Robob3ar, dude… look through the wiki and see if there is anything else that inspires you. This style is excellent and multi-language, which I love.
it came from deep frustration
… actually never used to note stuff down, this one was bending my mind visualizing mirroring images…
… did this in 3dmax, as it’s easier for me than in illustrator
… it was clearly just to the point - main information you use once you do 20 levelings… have to have deep insight into what I’m doing and taking notes - you think I’d do it if it worked on 1st try - but I’m glad I’m breaking into new habits, note taking… now, main thing, a way not to loose them when on paper
BTW anyone though about some pressure sensors which can indicate it’s same on 4 points - I was thinking it should be in the build plate - but then you got wires sticking out…
… oor, maybe - use some calipers stuck between bed and the vat … actually the pressure sensors could do that as well… so you set it to beep once you got it in some pressure range … gotta be quicker way
I was just pitching an idea to Mark about that. Here is what I came up with. A little dipstick you clipped on the side of the build plate.
I really like the style of the graphics though. It makes it easy because we don’t want to update the helper graphics… we can update the details, the text, easily enough. The graphics need to be easy to understand and general enough that we don’t need to update them. I put them on the wiki, and I’ll mess with the size of the other graphics to get them all looking better. I just want to get all the info there for now.
Do you want to do some graphics for the initial leveling procedure? Just so they all match on that same page, lol.
you don’t even have to go all the way down, hold it 10 cm above the vat, stick a 10 cm cylinder (or something) between vat and plate - hold the stick and screw them up in place until it fits
… making sure you have soft / wide cylinder edges not to damage the pdms - maybe make the bottom part of hard rubber - that might be the cheapest alternative
…also I’ll take a look, it’s way too much text for my liking actually - will see if I’ll get the time, I mean graphics are actually speedmodelling with white color for light emmision, instant realtime render on default seettings
- Mark what do you think
ron… apparently I came up to same exact solution to yours for the level dipstick, just at like 10cm length…
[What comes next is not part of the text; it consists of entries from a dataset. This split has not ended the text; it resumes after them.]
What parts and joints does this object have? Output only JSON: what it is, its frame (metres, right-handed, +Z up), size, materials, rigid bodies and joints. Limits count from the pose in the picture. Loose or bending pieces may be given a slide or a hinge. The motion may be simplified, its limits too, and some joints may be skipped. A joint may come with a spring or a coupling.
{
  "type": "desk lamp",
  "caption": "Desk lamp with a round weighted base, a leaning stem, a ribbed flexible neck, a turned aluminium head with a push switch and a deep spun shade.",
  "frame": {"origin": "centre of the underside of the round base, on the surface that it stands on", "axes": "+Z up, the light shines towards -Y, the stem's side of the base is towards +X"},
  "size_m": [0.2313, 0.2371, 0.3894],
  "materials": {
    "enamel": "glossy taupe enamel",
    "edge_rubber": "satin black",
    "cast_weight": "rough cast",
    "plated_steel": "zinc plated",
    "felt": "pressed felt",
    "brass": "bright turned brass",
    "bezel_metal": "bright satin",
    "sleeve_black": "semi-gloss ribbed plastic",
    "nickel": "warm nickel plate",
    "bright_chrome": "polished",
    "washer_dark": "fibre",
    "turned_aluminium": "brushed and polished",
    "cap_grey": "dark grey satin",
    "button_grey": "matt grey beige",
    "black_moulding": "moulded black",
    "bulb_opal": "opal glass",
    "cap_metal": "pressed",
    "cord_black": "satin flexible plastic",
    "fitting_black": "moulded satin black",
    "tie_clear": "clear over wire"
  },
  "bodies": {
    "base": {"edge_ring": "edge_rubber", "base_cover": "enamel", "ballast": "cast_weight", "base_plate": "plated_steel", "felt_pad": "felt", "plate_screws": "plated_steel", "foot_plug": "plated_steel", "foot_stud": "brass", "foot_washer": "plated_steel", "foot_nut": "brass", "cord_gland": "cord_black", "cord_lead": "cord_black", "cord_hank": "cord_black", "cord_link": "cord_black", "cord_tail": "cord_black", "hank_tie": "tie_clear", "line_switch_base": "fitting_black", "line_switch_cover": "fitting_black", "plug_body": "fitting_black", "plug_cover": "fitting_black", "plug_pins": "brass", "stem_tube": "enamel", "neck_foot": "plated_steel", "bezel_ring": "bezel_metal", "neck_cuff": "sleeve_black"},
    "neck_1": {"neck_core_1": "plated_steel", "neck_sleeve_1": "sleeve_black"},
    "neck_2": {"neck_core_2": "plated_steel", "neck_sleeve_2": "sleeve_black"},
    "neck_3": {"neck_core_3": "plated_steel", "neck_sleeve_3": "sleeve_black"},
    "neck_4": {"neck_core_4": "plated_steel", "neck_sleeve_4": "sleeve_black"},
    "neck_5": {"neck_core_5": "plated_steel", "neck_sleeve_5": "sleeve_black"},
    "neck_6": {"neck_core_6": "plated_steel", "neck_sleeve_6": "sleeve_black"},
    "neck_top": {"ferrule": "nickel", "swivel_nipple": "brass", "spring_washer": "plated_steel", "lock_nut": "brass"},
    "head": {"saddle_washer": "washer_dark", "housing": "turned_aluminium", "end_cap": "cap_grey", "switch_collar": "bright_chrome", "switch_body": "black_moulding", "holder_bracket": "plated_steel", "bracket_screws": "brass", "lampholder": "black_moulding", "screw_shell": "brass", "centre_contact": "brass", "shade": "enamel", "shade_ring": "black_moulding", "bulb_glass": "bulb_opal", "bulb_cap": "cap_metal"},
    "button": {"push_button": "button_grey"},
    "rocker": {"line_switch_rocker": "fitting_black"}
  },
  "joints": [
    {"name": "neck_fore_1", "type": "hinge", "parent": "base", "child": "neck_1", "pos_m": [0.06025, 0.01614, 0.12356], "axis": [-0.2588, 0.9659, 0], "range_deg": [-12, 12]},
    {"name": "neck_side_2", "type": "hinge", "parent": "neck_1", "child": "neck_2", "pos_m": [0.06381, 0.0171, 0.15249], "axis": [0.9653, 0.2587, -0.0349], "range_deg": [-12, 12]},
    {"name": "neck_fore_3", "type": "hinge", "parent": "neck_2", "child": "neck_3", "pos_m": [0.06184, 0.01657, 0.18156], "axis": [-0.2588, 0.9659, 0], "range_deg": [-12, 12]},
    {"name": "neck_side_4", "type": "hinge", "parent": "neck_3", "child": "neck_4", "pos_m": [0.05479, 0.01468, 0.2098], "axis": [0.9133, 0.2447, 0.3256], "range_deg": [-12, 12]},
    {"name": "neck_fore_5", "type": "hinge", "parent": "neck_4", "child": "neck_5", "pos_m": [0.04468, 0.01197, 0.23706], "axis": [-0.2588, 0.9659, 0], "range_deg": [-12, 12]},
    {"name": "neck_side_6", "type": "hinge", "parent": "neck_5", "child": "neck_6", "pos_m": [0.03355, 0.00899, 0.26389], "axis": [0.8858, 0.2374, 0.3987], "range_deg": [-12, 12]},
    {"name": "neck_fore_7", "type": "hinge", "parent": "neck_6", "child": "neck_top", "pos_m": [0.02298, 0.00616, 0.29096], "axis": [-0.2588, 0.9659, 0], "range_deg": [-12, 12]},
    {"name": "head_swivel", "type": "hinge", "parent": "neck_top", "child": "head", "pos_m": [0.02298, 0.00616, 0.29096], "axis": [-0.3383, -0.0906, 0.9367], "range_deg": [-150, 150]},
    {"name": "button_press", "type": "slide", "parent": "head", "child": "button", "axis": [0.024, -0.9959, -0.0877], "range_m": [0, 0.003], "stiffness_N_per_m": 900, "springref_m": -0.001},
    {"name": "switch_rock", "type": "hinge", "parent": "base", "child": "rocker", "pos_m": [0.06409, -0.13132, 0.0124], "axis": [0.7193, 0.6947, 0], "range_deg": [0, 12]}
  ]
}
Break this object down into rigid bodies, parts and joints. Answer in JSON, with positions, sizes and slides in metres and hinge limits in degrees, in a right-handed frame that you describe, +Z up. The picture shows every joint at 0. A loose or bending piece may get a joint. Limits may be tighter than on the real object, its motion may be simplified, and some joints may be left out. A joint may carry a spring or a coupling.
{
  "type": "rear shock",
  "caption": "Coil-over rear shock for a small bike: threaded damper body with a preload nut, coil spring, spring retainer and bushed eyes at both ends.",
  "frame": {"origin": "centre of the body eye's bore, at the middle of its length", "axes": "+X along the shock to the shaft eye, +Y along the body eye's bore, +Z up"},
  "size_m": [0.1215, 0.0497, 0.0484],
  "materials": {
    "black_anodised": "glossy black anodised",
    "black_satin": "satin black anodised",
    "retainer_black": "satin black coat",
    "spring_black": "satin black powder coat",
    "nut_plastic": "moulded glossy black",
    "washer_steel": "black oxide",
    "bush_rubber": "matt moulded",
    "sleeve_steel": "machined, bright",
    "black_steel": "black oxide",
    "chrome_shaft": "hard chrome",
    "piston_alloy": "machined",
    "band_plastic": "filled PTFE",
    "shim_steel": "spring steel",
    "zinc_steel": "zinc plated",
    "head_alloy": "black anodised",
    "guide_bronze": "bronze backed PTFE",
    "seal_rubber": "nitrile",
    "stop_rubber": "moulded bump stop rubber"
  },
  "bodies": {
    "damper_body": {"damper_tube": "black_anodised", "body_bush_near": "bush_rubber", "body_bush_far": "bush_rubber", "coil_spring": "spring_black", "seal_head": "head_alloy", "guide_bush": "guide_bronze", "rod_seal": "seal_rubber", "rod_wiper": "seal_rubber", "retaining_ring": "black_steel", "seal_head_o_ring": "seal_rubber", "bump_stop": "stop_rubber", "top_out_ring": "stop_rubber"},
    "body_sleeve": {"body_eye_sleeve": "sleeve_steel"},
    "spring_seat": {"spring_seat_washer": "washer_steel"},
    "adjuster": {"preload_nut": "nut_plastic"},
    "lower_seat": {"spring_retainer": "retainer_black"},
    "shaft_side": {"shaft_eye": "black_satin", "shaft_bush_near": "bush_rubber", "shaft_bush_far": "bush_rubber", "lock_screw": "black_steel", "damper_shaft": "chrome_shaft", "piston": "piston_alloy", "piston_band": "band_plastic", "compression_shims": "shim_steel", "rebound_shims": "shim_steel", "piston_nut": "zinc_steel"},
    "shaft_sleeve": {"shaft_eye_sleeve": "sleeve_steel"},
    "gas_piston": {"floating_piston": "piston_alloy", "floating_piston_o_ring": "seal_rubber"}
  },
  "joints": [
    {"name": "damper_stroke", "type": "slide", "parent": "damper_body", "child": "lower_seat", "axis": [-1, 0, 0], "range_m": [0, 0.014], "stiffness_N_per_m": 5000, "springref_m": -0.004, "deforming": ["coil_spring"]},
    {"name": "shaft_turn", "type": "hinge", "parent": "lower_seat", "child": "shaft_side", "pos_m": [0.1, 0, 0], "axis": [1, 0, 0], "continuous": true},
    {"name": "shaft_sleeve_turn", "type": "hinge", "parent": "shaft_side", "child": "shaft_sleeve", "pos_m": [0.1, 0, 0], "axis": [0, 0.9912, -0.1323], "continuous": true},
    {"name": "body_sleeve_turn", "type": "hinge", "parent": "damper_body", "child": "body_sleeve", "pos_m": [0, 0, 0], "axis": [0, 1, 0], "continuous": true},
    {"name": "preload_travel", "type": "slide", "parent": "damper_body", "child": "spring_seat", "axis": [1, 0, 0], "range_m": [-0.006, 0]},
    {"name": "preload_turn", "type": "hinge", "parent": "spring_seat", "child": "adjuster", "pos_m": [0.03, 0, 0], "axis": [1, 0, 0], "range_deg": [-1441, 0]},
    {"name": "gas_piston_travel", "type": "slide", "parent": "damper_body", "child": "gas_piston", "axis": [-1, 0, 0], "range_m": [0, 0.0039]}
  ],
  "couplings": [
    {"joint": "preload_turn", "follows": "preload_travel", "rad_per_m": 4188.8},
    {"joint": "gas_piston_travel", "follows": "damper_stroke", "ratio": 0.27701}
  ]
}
- can’t think of anything simpler
Interesting idea. Is it meant to be used in conjunction with the leveling screws? It will clearly show that the build surface is too high, but not when too low. But maybe that is enough? Start too high then lower the bed to contact?
@Peopoly Mark, would it be possible to make the build surface Z-reset “live”, i.e., actually move the build plate up and down in real time using the control knob? Using these leveling tools, the user could manually raise-or-lower the bed until it just made contact on one corner and then adjust the rest to match using the platform screws. It would probably require a separate calibrate function linked to Z-reset, with a firmware set limit to prevent a user from over driving the build plate into the vat.
It wouldn’t be a huge change, but I would not have to use Lyndondr’s feeler-washer method anymore.
Yes, I would imagine that you clip 4 of them on each corner of the build plate. Then keep tightening until you see the red show up in the window in all corners. It would really only replace the 'tighten the nut until a piece of paper cannot fit inside".
I think after you did that you would be required to print the 4 cylinders and get a more accurate measurement. Then regarding the cylinders, need to work that out so its an even number … so 10mm exactly would be desired as an example.
I agree, the feeler gauge levels would only be for rough adjustment. If one could adjust the z-reset live, then both the mechanical and firmware rough leveling could be done simultaneously.
IMHO, the test columns could really be any size, as long as that size is defined. IIRC, the major concern with the size was getting enough of the column out of the ‘compression zone’ defined by the base layers.
The goal would be to get 4 columns of the same height. Z-axis print scale calibration could be done later with the 30mm (?) columns.
Well I’m glad to know someone tried it.
When I did the advanced leveling my concern was how even the test pads printed in the first millimeter. At the time if I had a print failure it happened in the first 5-10 layers. Anything beyond that you are pretty much home free.
I tried the washer method as well. The washer inside diameter was just a little too big, so it sat on the groove of the nut and wasn’t completely flush with the plate. Then I tried wingnuts and they didn’t feel tense enough… I went back to the paper method but then immediately did the 4 cylinders.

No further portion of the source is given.